Corning’s introduction of Pyrex cookware brought a wide range of products, in an entirely new material, to American kitchens and, within a very few years, to kitchens around the world. In the years after Flameware was introduced, Corning went on to produce a variety of other products and materials, such as tableware in tempered opal glass; cookware made of Pyroceram, a glass product made crystalline by heat treatment with such mechanical strength as to be virtually unbreakable; and even hot plates and stoves topped with Pyroceram. It became possible to outfit a kitchen and dining room exclusively with heat-resistant glasses or glass-ceramics, although most households continued to mix these with dishes and cookware in metals and conventional ceramics. The revolution that Corning brought to the kitchen was a revolution by way of addition to existing materials and methods.

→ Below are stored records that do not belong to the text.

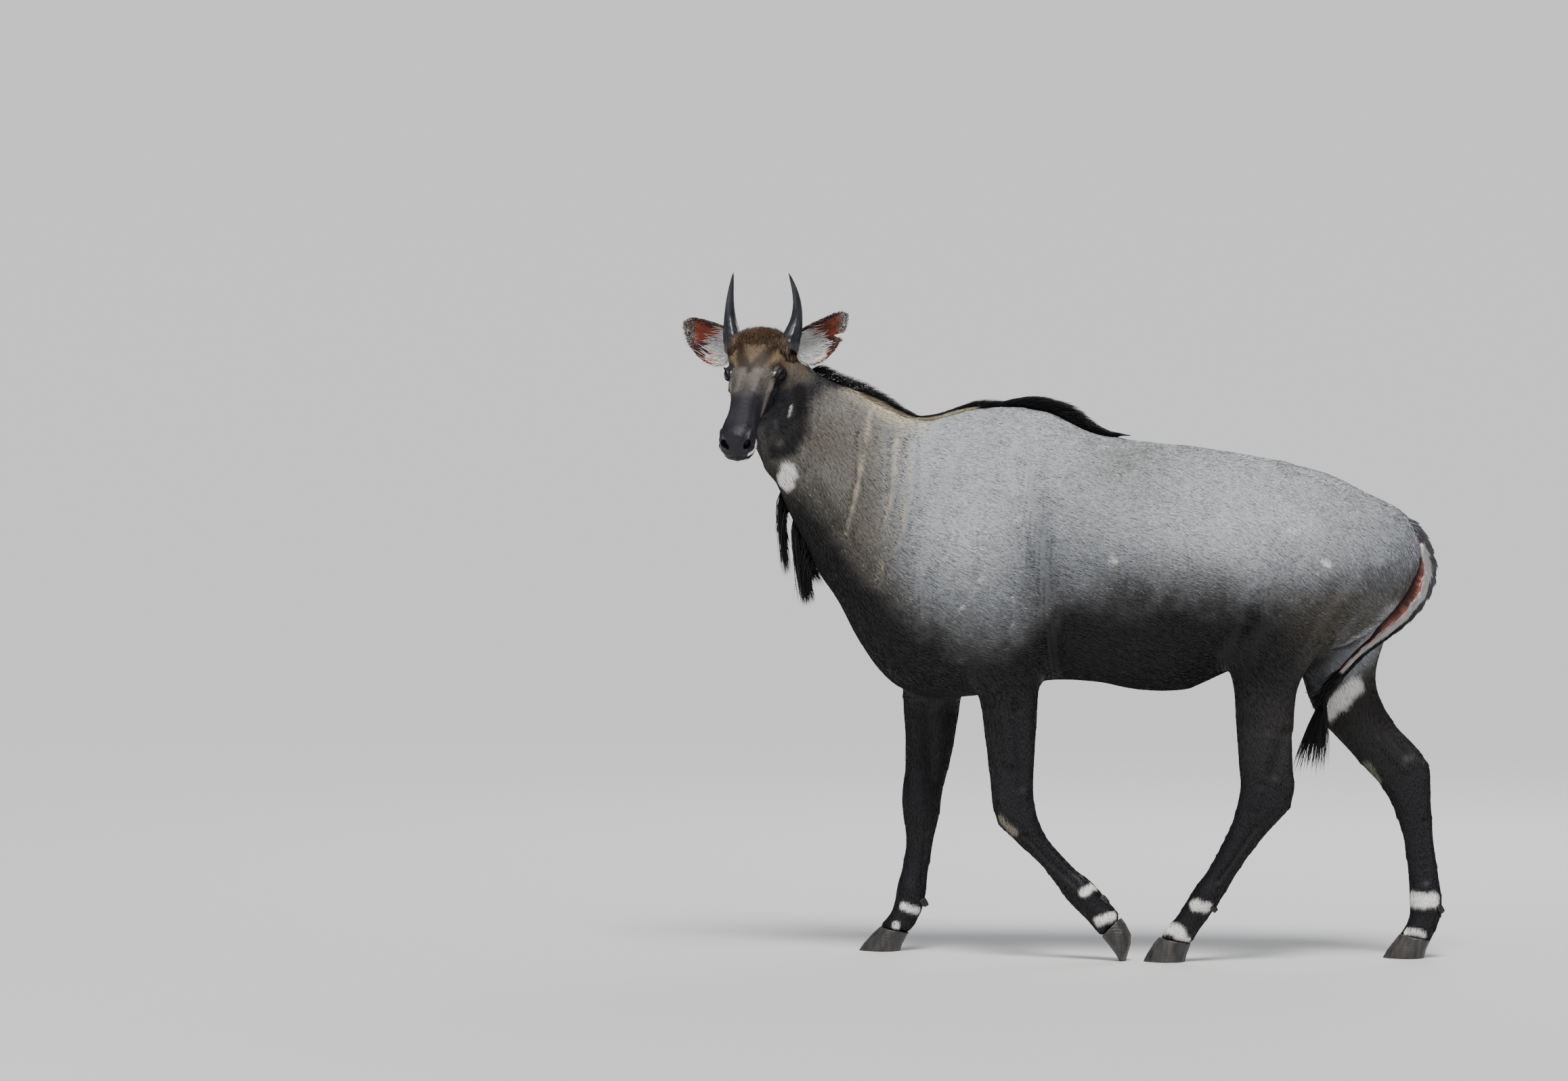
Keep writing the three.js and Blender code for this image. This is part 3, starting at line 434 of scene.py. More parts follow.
# Tendon and bone lines of the legs, on the side that faces the camera
LEG_LINES = [
    ([(1470, 1020), (1486, 1070), (1494, 1125)], 0.018, 0.006),
    ([(1503, 1050), (1507, 1110), (1509, 1160)], 0.016, -0.007),
    ([(1478, 1182), (1486, 1205)], 0.014, 0.005),
    ([(1524, 1186), (1526, 1200)], 0.010, 0.005),
    ([(1514, 1234), (1548, 1270), (1590, 1308)], 0.008, -0.005),
    ([(1594, 1308), (1606, 1322)], 0.022, 0.006),
    ([(1616, 1340), (1630, 1356)], 0.022, 0.004),
    ([(1346, 1045), (1352, 1130)], 0.015, 0.005),
    ([(1371, 1050), (1375, 1150)], 0.016, -0.006),
    ([(1358, 1185), (1364, 1208)], 0.018, 0.005),
    ([(1368, 1228), (1362, 1305)], 0.008, -0.005),
    ([(1342, 1318), (1350, 1330)], 0.020, 0.004),
    ([(1899, 1088), (1892, 1118), (1882, 1142)], 0.018, -0.010),
    ([(1874, 1090), (1866, 1150)], 0.011, 0.004),
    ([(1908, 1152), (1905, 1170)], 0.012, 0.004),
    ([(1862, 1170), (1855, 1190)], 0.012, 0.005),
    ([(1854, 1222), (1828, 1262), (1800, 1300)], 0.008, -0.005),
    ([(1784, 1322), (1776, 1334)], 0.020, 0.005),
    ([(1850, 985), (1846, 1050)], 0.030, 0.006),
    ([(2046, 1080), (2064, 1100), (2076, 1112)], 0.018, -0.009),
    ([(2036, 1092), (2074, 1136)], 0.011, 0.004),
    ([(2106, 1128), (2108, 1148)], 0.012, 0.004),
    ([(2104, 1212), (2107, 1300)], 0.008, -0.005),
    ([(2104, 1318), (2106, 1338)], 0.020, 0.005),
]
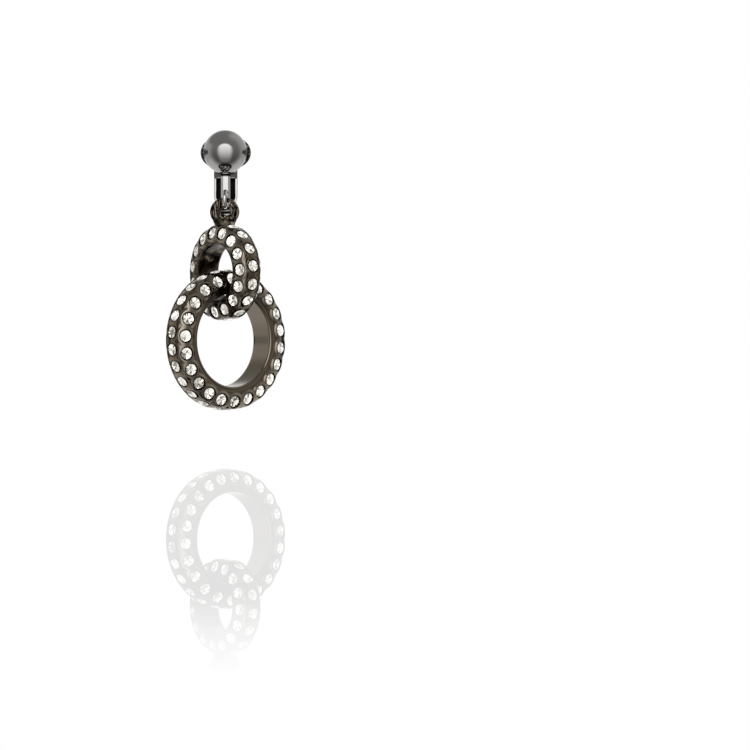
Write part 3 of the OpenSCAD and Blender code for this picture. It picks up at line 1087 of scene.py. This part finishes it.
upper_gems = set_stones("small_ring_stones", upper_places, upper_world, UPPER["seed"], [glass, foil])
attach(upper_gems, "upper_link")
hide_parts("upper_stones")

lower, lower_places, lower_world = cast_ring(
    "large_ring_cast", LOWER, lower_centre, [], 0, [ring_metal]
)
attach(lower, "lower_hoop")
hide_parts("lower_ring")

lower_gems = set_stones("large_ring_stones", lower_places, lower_world, LOWER["seed"], [glass, foil])
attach(lower_gems, "lower_hoop")
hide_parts("lower_stones")


# Studio

# The room's light. Each pair says between which two places a change runs: across and
# up on a plane one unit in front of the earring, or along one axis. FALLING turns
# what rises there into what falls.
FALLING = (1.0, 0.0)
IN_FRONT = 0.001
WINDOW_SIDE = (0.36, 1.1)
WINDOW_TOP = (0.78, 1.06)
WINDOW_ROUND = 0.45  # how far its top drops towards the sides
WINDOW_FOOT = (-1.75, -1.2)
WINDOW_RISE = (-1.1, 0.95)
WINDOW_LIGHT = (0.45, 2.6)
FRONT_START = (-0.25, 0.5)
FRONT_LEAN = 0.14  # how much further round it begins on the right
FRONT_RISE = (-0.7, 0.5)
FRONT_LIGHT = (0.2, 0.4)
CEILING_START = (0.36, 0.6)
CEILING_SIDE = (0.05, 0.45)
CEILING_LIGHT = 0.4
HORIZON_HEIGHT = (0.04, 0.17)
HORIZON_START = (-0.3, -0.12)
HORIZON_SIDE = (0.12, 0.2)
HORIZON_LIGHT = 0.12
PATCH_TOP = (-0.92, -0.88)
PATCH_FOOT = (-1.0, -0.985)
PATCH_SIDE = (0.44, 0.6)
PATCH_LIGHT = 0.03
BACK_START = (-0.9, -0.7)
BACK_LIGHT = 1.0
SIDE_LIGHT = 0.8
LOW_START = (-0.6, -0.25)
LOW_LIGHT = 1.1


def studio_world():
    """A white room, dark towards the front, with one soft window and some dark patches."""
    world = bpy.data.worlds.new("studio")
    bpy.context.scene.world = world
    world.use_nodes = True
    tree = world.node_tree
    tree.nodes.clear()
    links = tree.links

    def math_node(operation, *values):
        node = add(tree, "ShaderNodeMath", operation=operation)
        for number, value in enumerate(values):
            if isinstance(value, (int, float)):
                node.inputs[number].default_value = value
            else:
                links.new(value, node.inputs[number])
        return node.outputs[0]

    def times(first, *others):
        for other in others:
            first = math_node("MULTIPLY", first, other)
        return first

    def step(value, ends, tones=(0.0, 1.0)):
        node = add(tree, "ShaderNodeMapRange", interpolation_type="SMOOTHSTEP")
        links.new(value, node.inputs["Value"])
        node.inputs["From Min"].default_value = ends[0]
        node.inputs["From Max"].default_value = ends[1]
        node.inputs["To Min"].default_value = tones[0]
        node.inputs["To Max"].default_value = tones[1]
        return node.outputs["Result"]

    coord = add(tree, "ShaderNodeTexCoord")
    split = add(tree, "ShaderNodeSeparateXYZ")
    links.new(coord.outputs["Generated"], split.inputs[0])
    right, height = split.outputs["X"], split.outputs["Z"]
    aside = math_node("ABSOLUTE", right)
    front = times(split.outputs["Y"], -1.0)
    ahead = math_node("MAXIMUM", front, IN_FRONT)
    across = math_node("ABSOLUTE", math_node("DIVIDE", right, ahead))
    up = math_node("DIVIDE", height, ahead)
    rounded_up = math_node("ADD", up, times(across, across, WINDOW_ROUND))
    window = times(
        step(across, WINDOW_SIDE, FALLING),
        step(rounded_up, WINDOW_TOP, FALLING),
        step(up, WINDOW_FOOT),
    )
    window_light = step(up, WINDOW_RISE, WINDOW_LIGHT)
    lean = times(math_node("MAXIMUM", right, 0.0), FRONT_LEAN)
    dark_front = step(math_node("ADD", front, lean), FRONT_START)
    front_light = step(height, FRONT_RISE, FRONT_LIGHT)
    dark_ceiling = times(step(height, CEILING_START), step(right, CEILING_SIDE, FALLING))
    horizon = times(
        step(math_node("ABSOLUTE", height), HORIZON_HEIGHT, FALLING),
        step(front, HORIZON_START, FALLING),
        step(aside, HORIZON_SIDE),
    )
    patch_below = times(
        step(height, PATCH_TOP, FALLING),
        step(height, PATCH_FOOT),
        step(aside, PATCH_SIDE, FALLING),
    )

    def blend(factor, low, high):
        node = add(tree, "ShaderNodeMix", data_type="FLOAT")
        for label, value in (("Factor", factor), ("A", low), ("B", high)):
            if isinstance(value, (int, float)):
                node.inputs[label].default_value = value
            else:
                links.new(value, node.inputs[label])
        return node.outputs["Result"]

    lit = blend(step(front, BACK_START, FALLING), SIDE_LIGHT, BACK_LIGHT)
    lit = blend(step(height, LOW_START, FALLING), lit, LOW_LIGHT)
    lit = blend(dark_ceiling, lit, CEILING_LIGHT)
    lit = blend(horizon, lit, HORIZON_LIGHT)
    lit = blend(dark_front, lit, front_light)
    lit = blend(patch_below, lit, PATCH_LIGHT)
    lit = blend(window, lit, window_light)
    path = add(tree, "ShaderNodeLightPath")
    seen = add(tree, "ShaderNodeMix", data_type="FLOAT")
    links.new(path.outputs["Is Camera Ray"], seen.inputs["Factor"])
    links.new(lit, seen.inputs["A"])
    seen.inputs["B"].default_value = 1.0
    background = add(tree, "ShaderNodeBackground")
    background.inputs["Color"].default_value = (1, 1, 1, 1)
    links.new(seen.outputs["Result"], background.inputs["Strength"])
    out = add(tree, "ShaderNodeOutputWorld")
    links.new(background.outputs["Background"], out.inputs["Surface"])


FLOOR_DROP = 52.6
FLOOR_SIZE = 4000
# Where on the table, from front to back, its mirror image has faded out and is whole
MIRROR_ENDS = -1180
MIRROR_STARTS = -1060
MIRROR_STRENGTH = 0.25


def studio_floor():
    """A pale glossy table that mirrors the earring faintly."""
    mesh = bpy.data.meshes.new("table_top")
    half = FLOOR_SIZE / 2 * MM
    level = -FLOOR_DROP * MM
    corners = [(-half, -half, level), (half, -half, level), (half, half, level), (-half, half, level)]
    mesh.from_pydata(corners, [], [(0, 1, 2, 3)])
    material = bpy.data.materials.new("pale_gloss")
    material.use_nodes = True
    tree = material.node_tree
    tree.nodes.clear()
    pale = add(tree, "ShaderNodeEmission")
    pale.inputs["Color"].default_value = (1, 1, 1, 1)
    gloss = add(tree, "ShaderNodeBsdfGlossy")
    gloss.inputs["Color"].default_value = (1, 1, 1, 1)
    gloss.inputs["Roughness"].default_value = 0.0
    place_on_table = add(tree, "ShaderNodeTexCoord")
    split = add(tree, "ShaderNodeSeparateXYZ")
    tree.links.new(place_on_table.outputs["Object"], split.inputs[0])
    fade = add(tree, "ShaderNodeMapRange")
    fade.inputs["From Min"].default_value = MIRROR_ENDS * MM
    fade.inputs["From Max"].default_value = MIRROR_STARTS * MM
    fade.inputs["To Min"].default_value = 0.0
    fade.inputs["To Max"].default_value = MIRROR_STRENGTH
    tree.links.new(split.outputs["Y"], fade.inputs["Value"])
    mix = add(tree, "ShaderNodeMixShader")
    tree.links.new(fade.outputs["Result"], mix.inputs[0])
    tree.links.new(pale.outputs[0], mix.inputs[1])
    tree.links.new(gloss.outputs[0], mix.inputs[2])
    out = add(tree, "ShaderNodeOutputMaterial")
    tree.links.new(mix.outputs[0], out.inputs["Surface"])
    floor = finish_object("table_top", mesh, [material])
    floor.visible_glossy = False
    floor.visible_transmission = False


# The photograph's view, in millimetres: where the camera is and how wide it sees
CAMERA_PLACE = (27.4, -1500.0, -40.8)
VIEW_WIDTH = 137.6
SENSOR_WIDTH = 36.0
# The nearest and the farthest that it sees, in metres
SEEN_FROM = 0.01
SEEN_TO = 20.0


def camera():
    data = bpy.data.cameras.new("camera")
    data.sensor_width = SENSOR_WIDTH
    data.lens = SENSOR_WIDTH * -CAMERA_PLACE[1] / VIEW_WIDTH
    data.clip_start = SEEN_FROM
    data.clip_end = SEEN_TO
    obj = bpy.data.objects.new("camera", data)
    obj.location = Vector(CAMERA_PLACE) * MM
    obj.rotation_euler = (math.pi / 2, 0, 0)
    bpy.context.scene.collection.objects.link(obj)
    bpy.context.scene.camera = obj


studio_world()
studio_floor()
camera()
bpy.context.scene.view_settings.view_transform = "Standard"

In the laboratory, in contrast, the revolution was one of total replacement. The delicate blown-glass equipment from Germany that had previously been the standard was completely displaced by the more rugged and heat-resistant machine-made Pyrex ware. Any number of operations are possible with Pyrex that cannot be performed safely using vessels made of flint glass: Test tubes can be thrust directly into burner flames, with no preliminary warming; beakers and flasks can be heated on hot plates, unlike flint glass, which (because contact and heat transfer occur at only a few points) almost inevitably shatters when heated this way; materials that dissolve with evolution of heat, such as sodium or potassium hydroxide, can be made into solutions directly in Pyrex storage bottles, a process that would leave the benchtop and the floor covered with hot caustic solution if carried out in regular glass; thermometers can be placed directly into heating baths 300 degrees or more above room temperature.

The list of heating and cooling operations that can be done in Pyrex or other borosilicate vessels (for example, Kimble’s Kimax) and cannot be done in regular glass can be expanded almost indefinitely. It is safe to say that in any laboratory doing “wet chemistry” (that is, syntheses and analyses in solution in water or other solvents), if all glassware were replaced overnight with that used before Pyrex was developed, work would immediately stop. Weeks would go by while chemists and technicians retrained themselves in different techniques and slowly reached their previous level of activity. Pyrex revolutionized laboratory practices.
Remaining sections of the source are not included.